[start of Data block]

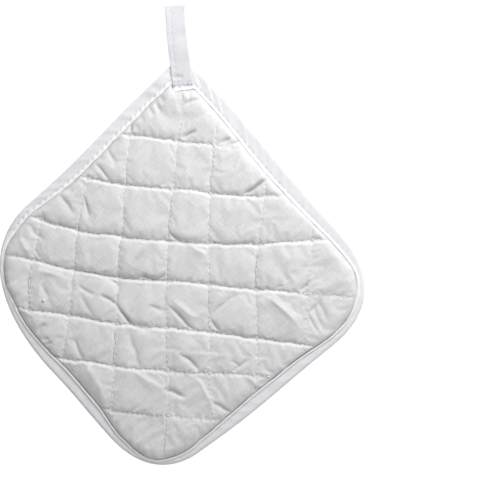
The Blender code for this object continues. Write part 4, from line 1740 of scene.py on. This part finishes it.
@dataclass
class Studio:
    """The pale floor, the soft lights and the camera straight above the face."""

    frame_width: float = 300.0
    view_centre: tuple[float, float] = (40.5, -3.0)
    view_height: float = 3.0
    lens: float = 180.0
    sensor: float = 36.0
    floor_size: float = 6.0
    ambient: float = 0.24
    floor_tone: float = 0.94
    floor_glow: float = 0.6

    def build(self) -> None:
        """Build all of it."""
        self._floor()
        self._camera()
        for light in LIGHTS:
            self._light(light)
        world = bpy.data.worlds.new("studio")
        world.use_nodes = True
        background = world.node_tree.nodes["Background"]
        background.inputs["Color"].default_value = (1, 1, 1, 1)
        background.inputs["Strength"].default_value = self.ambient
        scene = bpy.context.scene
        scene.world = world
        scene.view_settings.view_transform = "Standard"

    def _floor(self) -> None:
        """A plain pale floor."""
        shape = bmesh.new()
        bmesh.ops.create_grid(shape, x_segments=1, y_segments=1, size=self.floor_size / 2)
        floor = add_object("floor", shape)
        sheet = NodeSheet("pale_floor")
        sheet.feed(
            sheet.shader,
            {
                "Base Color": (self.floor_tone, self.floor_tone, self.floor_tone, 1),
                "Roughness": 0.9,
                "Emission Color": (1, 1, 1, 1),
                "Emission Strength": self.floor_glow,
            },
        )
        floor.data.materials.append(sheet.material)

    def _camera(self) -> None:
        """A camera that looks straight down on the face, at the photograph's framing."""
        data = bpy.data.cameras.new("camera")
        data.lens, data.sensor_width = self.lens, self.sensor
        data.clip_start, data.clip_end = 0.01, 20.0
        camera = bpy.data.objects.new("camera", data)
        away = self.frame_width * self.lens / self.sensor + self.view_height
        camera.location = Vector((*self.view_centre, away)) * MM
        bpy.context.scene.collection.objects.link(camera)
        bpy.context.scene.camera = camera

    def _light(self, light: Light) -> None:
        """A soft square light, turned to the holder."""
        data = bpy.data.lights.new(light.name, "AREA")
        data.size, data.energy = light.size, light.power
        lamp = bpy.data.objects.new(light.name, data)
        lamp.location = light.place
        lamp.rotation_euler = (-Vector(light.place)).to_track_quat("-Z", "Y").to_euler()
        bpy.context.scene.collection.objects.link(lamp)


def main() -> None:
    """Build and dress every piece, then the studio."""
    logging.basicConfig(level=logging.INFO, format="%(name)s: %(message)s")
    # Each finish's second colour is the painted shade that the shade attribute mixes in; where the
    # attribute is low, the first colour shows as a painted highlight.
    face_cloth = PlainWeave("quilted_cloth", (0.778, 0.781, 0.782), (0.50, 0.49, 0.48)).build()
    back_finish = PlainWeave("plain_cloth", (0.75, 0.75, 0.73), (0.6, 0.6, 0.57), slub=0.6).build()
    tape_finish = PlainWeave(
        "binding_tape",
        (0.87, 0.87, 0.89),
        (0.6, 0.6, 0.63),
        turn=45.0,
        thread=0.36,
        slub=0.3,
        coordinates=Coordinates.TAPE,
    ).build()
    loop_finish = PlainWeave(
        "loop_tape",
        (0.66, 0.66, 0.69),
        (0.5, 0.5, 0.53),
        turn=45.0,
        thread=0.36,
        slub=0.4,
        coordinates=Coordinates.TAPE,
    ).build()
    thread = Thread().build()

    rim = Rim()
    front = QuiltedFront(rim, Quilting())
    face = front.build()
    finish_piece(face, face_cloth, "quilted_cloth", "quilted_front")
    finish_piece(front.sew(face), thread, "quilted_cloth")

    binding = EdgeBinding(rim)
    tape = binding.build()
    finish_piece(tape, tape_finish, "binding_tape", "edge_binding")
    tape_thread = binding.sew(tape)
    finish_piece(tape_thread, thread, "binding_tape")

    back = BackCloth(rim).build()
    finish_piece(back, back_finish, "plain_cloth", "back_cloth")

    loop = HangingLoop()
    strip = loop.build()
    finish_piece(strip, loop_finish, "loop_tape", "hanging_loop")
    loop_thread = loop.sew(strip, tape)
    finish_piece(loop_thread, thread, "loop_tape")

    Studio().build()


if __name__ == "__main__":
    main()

[end of Data block]

**Aim of the exercise**
How many lines in the data contain the string "scene"? Respond with the number only.

**Finished exercise**
7